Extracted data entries
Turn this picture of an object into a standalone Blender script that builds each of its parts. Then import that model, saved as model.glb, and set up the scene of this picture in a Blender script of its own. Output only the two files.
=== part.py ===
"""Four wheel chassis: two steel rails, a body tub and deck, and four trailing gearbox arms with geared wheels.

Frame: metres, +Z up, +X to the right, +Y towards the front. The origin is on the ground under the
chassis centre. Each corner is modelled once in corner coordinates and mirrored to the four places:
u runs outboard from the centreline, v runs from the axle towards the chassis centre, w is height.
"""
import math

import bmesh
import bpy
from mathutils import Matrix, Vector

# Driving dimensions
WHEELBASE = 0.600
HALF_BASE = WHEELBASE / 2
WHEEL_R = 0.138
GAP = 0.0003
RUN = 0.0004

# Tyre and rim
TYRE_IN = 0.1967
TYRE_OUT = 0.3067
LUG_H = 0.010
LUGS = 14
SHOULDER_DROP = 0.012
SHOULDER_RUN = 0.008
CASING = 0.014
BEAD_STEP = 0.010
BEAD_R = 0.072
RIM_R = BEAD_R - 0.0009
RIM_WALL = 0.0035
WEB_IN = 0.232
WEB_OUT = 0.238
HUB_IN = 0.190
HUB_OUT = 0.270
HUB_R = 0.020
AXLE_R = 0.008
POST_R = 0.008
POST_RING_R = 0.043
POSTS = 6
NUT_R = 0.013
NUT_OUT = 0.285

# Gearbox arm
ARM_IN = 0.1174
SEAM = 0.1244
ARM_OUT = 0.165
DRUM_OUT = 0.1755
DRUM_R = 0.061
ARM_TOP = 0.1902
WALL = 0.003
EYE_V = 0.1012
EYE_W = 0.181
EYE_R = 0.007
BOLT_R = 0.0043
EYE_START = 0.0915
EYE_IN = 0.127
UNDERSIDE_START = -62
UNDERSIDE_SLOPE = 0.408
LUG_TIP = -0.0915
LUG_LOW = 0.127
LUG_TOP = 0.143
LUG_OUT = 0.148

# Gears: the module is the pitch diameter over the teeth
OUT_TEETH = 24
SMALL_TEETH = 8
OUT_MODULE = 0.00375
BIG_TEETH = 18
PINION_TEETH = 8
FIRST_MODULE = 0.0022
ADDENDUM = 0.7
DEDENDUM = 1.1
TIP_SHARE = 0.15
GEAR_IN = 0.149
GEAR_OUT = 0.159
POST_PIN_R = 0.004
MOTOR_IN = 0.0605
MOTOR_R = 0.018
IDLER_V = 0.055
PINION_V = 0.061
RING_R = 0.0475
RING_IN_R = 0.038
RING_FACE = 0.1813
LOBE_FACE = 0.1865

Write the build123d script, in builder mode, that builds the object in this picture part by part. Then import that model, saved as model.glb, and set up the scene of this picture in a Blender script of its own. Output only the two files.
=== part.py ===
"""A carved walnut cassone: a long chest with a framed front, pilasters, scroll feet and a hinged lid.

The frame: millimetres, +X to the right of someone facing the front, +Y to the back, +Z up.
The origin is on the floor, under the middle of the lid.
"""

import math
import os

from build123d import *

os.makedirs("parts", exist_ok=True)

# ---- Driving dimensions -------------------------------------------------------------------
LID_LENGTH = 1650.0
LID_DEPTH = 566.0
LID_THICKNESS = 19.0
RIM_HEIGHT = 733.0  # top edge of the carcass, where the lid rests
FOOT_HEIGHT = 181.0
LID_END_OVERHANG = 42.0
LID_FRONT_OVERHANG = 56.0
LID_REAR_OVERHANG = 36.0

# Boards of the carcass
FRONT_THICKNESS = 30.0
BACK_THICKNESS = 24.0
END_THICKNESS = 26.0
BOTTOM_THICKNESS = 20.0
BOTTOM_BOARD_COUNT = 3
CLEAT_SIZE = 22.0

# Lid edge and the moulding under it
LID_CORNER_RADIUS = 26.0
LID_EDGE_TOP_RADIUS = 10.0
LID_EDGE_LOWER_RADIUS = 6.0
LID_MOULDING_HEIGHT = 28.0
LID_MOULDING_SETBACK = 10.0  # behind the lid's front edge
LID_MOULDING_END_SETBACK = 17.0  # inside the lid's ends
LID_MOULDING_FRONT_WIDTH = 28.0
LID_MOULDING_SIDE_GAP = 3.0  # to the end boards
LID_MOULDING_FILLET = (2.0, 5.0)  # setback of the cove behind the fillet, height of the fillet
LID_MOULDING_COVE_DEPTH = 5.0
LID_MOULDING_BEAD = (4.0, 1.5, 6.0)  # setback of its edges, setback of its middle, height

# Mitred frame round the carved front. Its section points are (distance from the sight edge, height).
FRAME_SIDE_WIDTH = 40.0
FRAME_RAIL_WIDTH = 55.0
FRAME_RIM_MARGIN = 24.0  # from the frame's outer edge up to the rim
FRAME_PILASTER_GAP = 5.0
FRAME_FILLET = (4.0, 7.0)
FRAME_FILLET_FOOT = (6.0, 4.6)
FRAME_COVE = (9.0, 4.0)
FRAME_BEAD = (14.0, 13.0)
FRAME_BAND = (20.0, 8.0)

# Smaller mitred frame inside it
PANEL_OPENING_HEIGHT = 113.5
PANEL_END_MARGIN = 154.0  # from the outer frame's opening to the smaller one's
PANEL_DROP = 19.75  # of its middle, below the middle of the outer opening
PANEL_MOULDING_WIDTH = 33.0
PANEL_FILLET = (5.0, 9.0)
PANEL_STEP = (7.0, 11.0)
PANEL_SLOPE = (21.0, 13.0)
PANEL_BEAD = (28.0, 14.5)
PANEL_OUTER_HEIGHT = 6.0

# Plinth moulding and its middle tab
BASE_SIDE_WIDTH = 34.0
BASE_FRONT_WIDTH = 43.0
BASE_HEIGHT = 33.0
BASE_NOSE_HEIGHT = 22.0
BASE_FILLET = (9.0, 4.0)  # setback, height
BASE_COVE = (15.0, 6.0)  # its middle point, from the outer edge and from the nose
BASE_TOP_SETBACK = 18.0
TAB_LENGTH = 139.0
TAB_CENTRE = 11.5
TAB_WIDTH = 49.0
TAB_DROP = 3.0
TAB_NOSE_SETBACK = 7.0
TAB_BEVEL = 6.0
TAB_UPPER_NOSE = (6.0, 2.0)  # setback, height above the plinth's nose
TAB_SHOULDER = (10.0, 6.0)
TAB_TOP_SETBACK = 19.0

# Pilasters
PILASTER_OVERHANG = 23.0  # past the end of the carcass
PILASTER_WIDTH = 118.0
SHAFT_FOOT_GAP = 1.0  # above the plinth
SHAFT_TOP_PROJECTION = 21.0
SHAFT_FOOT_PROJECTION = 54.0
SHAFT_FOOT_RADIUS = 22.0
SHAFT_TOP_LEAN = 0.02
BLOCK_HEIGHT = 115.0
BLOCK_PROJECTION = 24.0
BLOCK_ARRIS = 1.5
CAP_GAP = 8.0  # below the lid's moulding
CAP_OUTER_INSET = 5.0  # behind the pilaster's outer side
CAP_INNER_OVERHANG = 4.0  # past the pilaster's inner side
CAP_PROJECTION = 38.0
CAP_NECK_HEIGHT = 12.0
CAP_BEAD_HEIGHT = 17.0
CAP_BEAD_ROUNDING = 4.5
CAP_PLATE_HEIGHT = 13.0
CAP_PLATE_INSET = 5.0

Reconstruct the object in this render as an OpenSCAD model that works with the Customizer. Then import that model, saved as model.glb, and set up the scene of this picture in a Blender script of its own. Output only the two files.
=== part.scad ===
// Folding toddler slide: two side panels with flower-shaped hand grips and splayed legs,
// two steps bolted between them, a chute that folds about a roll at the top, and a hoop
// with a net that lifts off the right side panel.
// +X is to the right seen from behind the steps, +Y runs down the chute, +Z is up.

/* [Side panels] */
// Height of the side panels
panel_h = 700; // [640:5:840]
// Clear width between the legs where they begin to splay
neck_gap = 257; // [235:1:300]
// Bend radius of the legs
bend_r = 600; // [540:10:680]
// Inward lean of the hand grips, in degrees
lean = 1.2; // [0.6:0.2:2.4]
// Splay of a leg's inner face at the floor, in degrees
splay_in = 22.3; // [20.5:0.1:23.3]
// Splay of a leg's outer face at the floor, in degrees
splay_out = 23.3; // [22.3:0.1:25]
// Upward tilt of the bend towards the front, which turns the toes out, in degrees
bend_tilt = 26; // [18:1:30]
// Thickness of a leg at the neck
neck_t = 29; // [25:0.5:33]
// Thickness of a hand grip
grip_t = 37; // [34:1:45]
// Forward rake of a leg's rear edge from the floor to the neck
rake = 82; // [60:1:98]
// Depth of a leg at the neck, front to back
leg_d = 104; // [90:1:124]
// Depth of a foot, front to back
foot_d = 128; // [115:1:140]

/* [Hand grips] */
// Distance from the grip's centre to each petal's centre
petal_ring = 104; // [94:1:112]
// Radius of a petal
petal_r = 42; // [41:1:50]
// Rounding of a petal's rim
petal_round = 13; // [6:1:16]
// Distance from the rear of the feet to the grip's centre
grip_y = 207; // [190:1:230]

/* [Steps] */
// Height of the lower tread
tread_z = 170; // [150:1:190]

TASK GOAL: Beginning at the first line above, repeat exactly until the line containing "NUT_OUT = 0.285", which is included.

CORRECT RESULT:
Turn this picture of an object into a standalone Blender script that builds each of its parts. Then import that model, saved as model.glb, and set up the scene of this picture in a Blender script of its own. Output only the two files.
=== part.py ===
"""Four wheel chassis: two steel rails, a body tub and deck, and four trailing gearbox arms with geared wheels.

Frame: metres, +Z up, +X to the right, +Y towards the front. The origin is on the ground under the
chassis centre. Each corner is modelled once in corner coordinates and mirrored to the four places:
u runs outboard from the centreline, v runs from the axle towards the chassis centre, w is height.
"""
import math

import bmesh
import bpy
from mathutils import Matrix, Vector

# Driving dimensions
WHEELBASE = 0.600
HALF_BASE = WHEELBASE / 2
WHEEL_R = 0.138
GAP = 0.0003
RUN = 0.0004

# Tyre and rim
TYRE_IN = 0.1967
TYRE_OUT = 0.3067
LUG_H = 0.010
LUGS = 14
SHOULDER_DROP = 0.012
SHOULDER_RUN = 0.008
CASING = 0.014
BEAD_STEP = 0.010
BEAD_R = 0.072
RIM_R = BEAD_R - 0.0009
RIM_WALL = 0.0035
WEB_IN = 0.232
WEB_OUT = 0.238
HUB_IN = 0.190
HUB_OUT = 0.270
HUB_R = 0.020
AXLE_R = 0.008
POST_R = 0.008
POST_RING_R = 0.043
POSTS = 6
NUT_R = 0.013
NUT_OUT = 0.285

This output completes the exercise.